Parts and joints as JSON
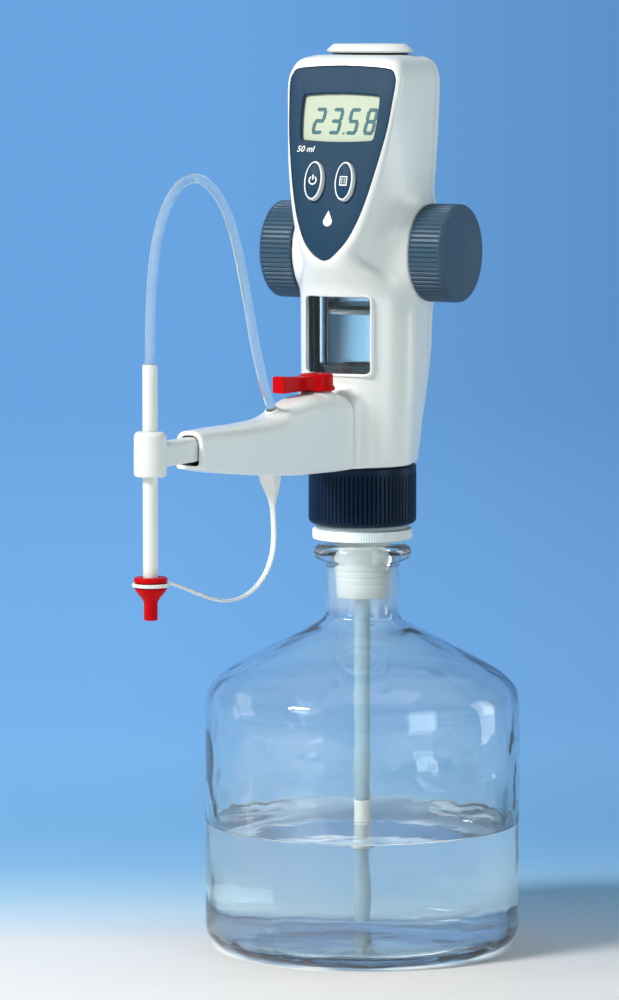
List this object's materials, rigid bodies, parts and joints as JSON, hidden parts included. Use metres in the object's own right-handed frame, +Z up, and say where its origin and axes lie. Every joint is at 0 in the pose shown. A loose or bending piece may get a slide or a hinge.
{
  "type": "digital bottle-top burette",
  "caption": "Digital bottle-top burette with handwheels, display, discharge arm, tubing and capped titrating tube, screwed on a squat glass reservoir bottle.",
  "frame": {"origin": "centre of the reservoir bottle's flat underside", "axes": "+Z up along the bottle and barrel axis; -Y is the front, where the display and the discharge arm point; +X is the user's right"},
  "size_m": [0.161, 0.3066, 0.4605],
  "materials": {
    "bottle_glass": "clear, glossy",
    "barrel_glass": "clear, glossy",
    "white_housing": "moulded, satin gloss",
    "white_plastic": "moulded, satin",
    "milky_plastic": "translucent, milky",
    "navy_plastic": "satin",
    "nut_plastic": "satin",
    "dark_plastic": "satin",
    "red_plastic": "moulded, satin gloss",
    "clear_tubing": "clear fluoropolymer tube",
    "window_plastic": "clear, glossy",
    "seal_rubber": "matte",
    "steel": "turned",
    "lcd_glass": "reflective display with dark digits",
    "board": "solder resist",
    "battery_can": "plain sleeve"
  },
  "bodies": {
    "burette": {"reservoir_bottle": "bottle_glass", "glass_barrel": "barrel_glass", "housing_front": "white_housing", "housing_rear": "white_housing", "battery_cover": "white_housing", "top_cap": "white_housing", "discharge_arm": "white_housing", "valve_block": "white_plastic", "filling_tube_sleeve": "white_plastic", "barrel_collar": "white_plastic", "outlet_valve_body": "white_plastic", "hose_port": "white_plastic", "strap_tab": "white_plastic", "strap_arm_side": "white_plastic", "ground_joint_adapter": "milky_plastic", "filling_tube_upper": "milky_plastic", "display_panel": "navy_plastic", "barrel_seat": "dark_plastic", "barrel_cradle": "dark_plastic", "hose_arm_side": "clear_tubing", "discharge_line": "clear_tubing", "inspection_window": "window_plastic", "adapter_gasket": "seal_rubber", "adapter_seal_ring": "seal_rubber", "cap_gasket": "seal_rubber", "top_inlay": "seal_rubber", "shaft_bush_left": "steel", "shaft_bush_right": "steel", "drive_frame": "steel", "housing_screw_1": "steel", "housing_screw_2": "steel", "housing_screw_3": "steel", "housing_screw_4": "steel", "lcd_module": "lcd_glass", "circuit_board": "board", "battery_left": "battery_can", "battery_right": "battery_can"},
    "union_nut": {"union_nut": "nut_plastic"},
    "filling_tube": {"filling_tube_lower": "milky_plastic"},
    "filling_ball": {"filling_valve_ball": "barrel_glass"},
    "handwheels": {"handwheel_shaft": "steel", "handwheel_left": "navy_plastic", "handwheel_right": "navy_plastic"},
    "reduction_gear": {"reduction_gear": "white_plastic"},
    "piston": {"piston_rack": "dark_plastic", "piston_seal": "white_plastic"},
    "power_key": {"power_key": "navy_plastic"},
    "function_key": {"function_key": "navy_plastic"},
    "valve_lever": {"valve_lever": "red_plastic", "valve_spindle": "white_plastic"},
    "tube_holder": {"tube_holder": "white_plastic"},
    "titrating_tube": {"titrating_tube": "white_plastic", "hose_tube_side": "clear_tubing"},
    "tip_cap": {"tip_cap": "red_plastic", "strap_ring": "white_plastic", "strap_cap_side": "white_plastic"}
  },
  "joints": [
    {"name": "nut_turn", "type": "hinge", "parent": "burette", "child": "union_nut", "pos_m": [0, 0, 0.232], "axis": [0, 0, 1], "continuous": true},
    {"name": "filling_tube_slide", "type": "slide", "parent": "burette", "child": "filling_tube", "axis": [0, 0, 1], "range_m": [-0.003, 0.07]},
    {"name": "filling_ball_lift", "type": "slide", "parent": "burette", "child": "filling_ball", "axis": [0, 0, 1], "range_m": [0, 0.004]},
    {"name": "handwheel_turn", "type": "hinge", "parent": "burette", "child": "handwheels", "pos_m": [0, 0.00894, 0.35545], "axis": [1, 0, 0], "range_deg": [-842, 1098]},
    {"name": "gear_turn", "type": "hinge", "parent": "burette", "child": "reduction_gear", "pos_m": [0, 0.00894, 0.37065], "axis": [1, 0, 0], "range_deg": [-392.5, 301]},
    {"name": "piston_slide", "type": "slide", "parent": "burette", "child": "piston", "axis": [0, 0, 1], "range_m": [-0.0274, 0.021]},
    {"name": "power_key_press", "type": "slide", "parent": "burette", "child": "power_key", "axis": [0, 0.9724, -0.2334], "range_m": [0, 0.0013], "stiffness_N_per_m": 300, "springref_m": -0.0005},
    {"name": "function_key_press", "type": "slide", "parent": "burette", "child": "function_key", "axis": [0, 0.9724, -0.2334], "range_m": [0, 0.0013], "stiffness_N_per_m": 300, "springref_m": -0.0005},
    {"name": "valve_turn", "type": "hinge", "parent": "burette", "child": "valve_lever", "pos_m": [0, -0.0502, 0.2887], "axis": [0, 0, 1], "range_deg": [-75, 15]},
    {"name": "holder_slide", "type": "slide", "parent": "burette", "child": "tube_holder", "axis": [0, -1, 0], "range_m": [-0.02, 0.025], "deforming": ["hose_arm_side", "strap_arm_side"]},
    {"name": "tube_slide", "type": "slide", "parent": "tube_holder", "child": "titrating_tube", "axis": [0, 0, 1], "range_m": [-0.02, 0.045], "deforming": ["hose_tube_side"]},
    {"name": "cap_slide", "type": "slide", "parent": "titrating_tube", "child": "tip_cap", "axis": [0, 0, -1], "range_m": [0, 0.025], "deforming": ["strap_cap_side"]}
  ],
  "couplings": [
    {"joint": "gear_turn", "follows": "handwheel_turn", "ratio": -0.35714},
    {"joint": "piston_slide", "follows": "handwheel_turn", "m_per_rad": -0.0014286}
  ]
}
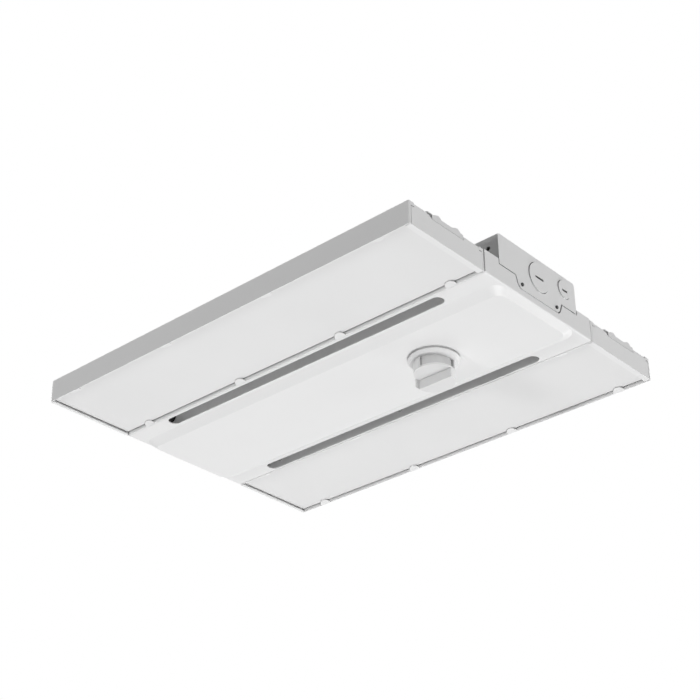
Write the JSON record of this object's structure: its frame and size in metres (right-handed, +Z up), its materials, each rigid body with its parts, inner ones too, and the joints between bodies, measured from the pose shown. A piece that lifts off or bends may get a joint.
{
  "type": "high bay light",
  "caption": "Rectangular high bay light: lensed light trays either side of a slotted centre pan, with a driver box on top and an occupancy sensor below.",
  "frame": {"origin": "centre of the driver box's flat top face", "axes": "+X along the length towards the end plate with the knockouts, +Y across the trays, +Z up towards the ceiling; light leaves along -Z"},
  "size_m": [0.5252, 0.41, 0.0934],
  "materials": {
    "white_coat": "white powder coat, semi-gloss",
    "frosted_lens": "frosted white acrylic",
    "heat_sink_metal": "white coated extrusion, satin",
    "board_white": "white solder mask, matt",
    "phosphor": "yellow phosphor, matt",
    "zinc_steel": "zinc plated, satin",
    "rivet_metal": "plain, satin",
    "lead_sleeve": "dark PVC, matt",
    "white_plastic": "moulded, matt",
    "grommet_rubber": "black, matt",
    "black_screws": "black oxide, satin",
    "driver_case": "plain, satin",
    "connector_plastic": "orange, semi-gloss",
    "ground_green": "green, satin",
    "sensor_white": "moulded, fine texture",
    "sensor_window_white": "translucent moulding, semi-gloss",
    "board_green": "solder mask, satin",
    "detector_metal": "bright can"
  },
  "bodies": {
    "root": {"centre_pan": "white_coat", "cover_screws": "zinc_steel", "driver_box": "white_coat", "driver_screws": "zinc_steel", "end_plate_screws": "black_screws", "far_end_plate": "white_coat", "ground_screw": "ground_green", "junction_end_plate": "white_coat", "led_driver": "driver_case", "left_board_plug": "white_plastic", "left_board_screws": "zinc_steel", "left_grommets": "grommet_rubber", "left_heat_sink": "heat_sink_metal", "left_lead": "lead_sleeve", "left_led_board": "board_white", "left_led_chips": "phosphor", "left_lens": "frosted_lens", "left_pan_screws": "zinc_steel", "left_sink_rivets": "rivet_metal", "left_tray": "white_coat", "line_connector": "connector_plastic", "line_lead": "lead_sleeve", "neutral_connector": "connector_plastic", "neutral_lead": "lead_sleeve", "right_board_plug": "white_plastic", "right_board_screws": "zinc_steel", "right_grommets": "grommet_rubber", "right_heat_sink": "heat_sink_metal", "right_lead": "lead_sleeve", "right_led_board": "board_white", "right_led_chips": "phosphor", "right_lens": "frosted_lens", "right_pan_screws": "zinc_steel", "right_sink_rivets": "rivet_metal", "right_tray": "white_coat", "sensor_base": "sensor_white", "sensor_board": "board_green", "sensor_connector": "connector_plastic", "sensor_detector": "detector_metal", "sensor_head": "sensor_white", "sensor_lead": "lead_sleeve", "sensor_lock_nut": "zinc_steel", "sensor_window": "sensor_window_white"}
  },
  "joints": []
}
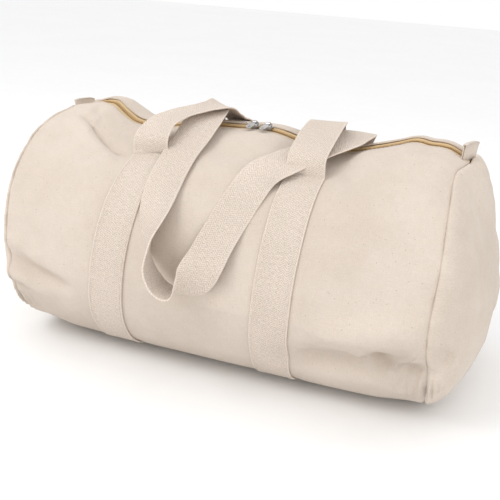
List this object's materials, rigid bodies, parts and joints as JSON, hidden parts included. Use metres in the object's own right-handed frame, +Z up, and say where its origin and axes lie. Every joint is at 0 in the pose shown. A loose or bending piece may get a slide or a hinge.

→ **Aim of the task**: Every line that holds the string "with" should be returned.

→ **The response**:
  "caption": "Digital bottle-top burette with handwheels, display, discharge arm, tubing and capped titrating tube, screwed on a squat glass reservoir bottle.",
    "lcd_glass": "reflective display with dark digits",
Write the JSON record of this object's structure: its frame and size in metres (right-handed, +Z up), its materials, each rigid body with its parts, inner ones too, and the joints between bodies, measured from the pose shown. A piece that lifts off or bends may get a joint.
  "caption": "Rectangular high bay light: lensed light trays either side of a slotted centre pan, with a driver box on top and an occupancy sensor below.",
  "frame": {"origin": "centre of the driver box's flat top face", "axes": "+X along the length towards the end plate with the knockouts, +Y across the trays, +Z up towards the ceiling; light leaves along -Z"},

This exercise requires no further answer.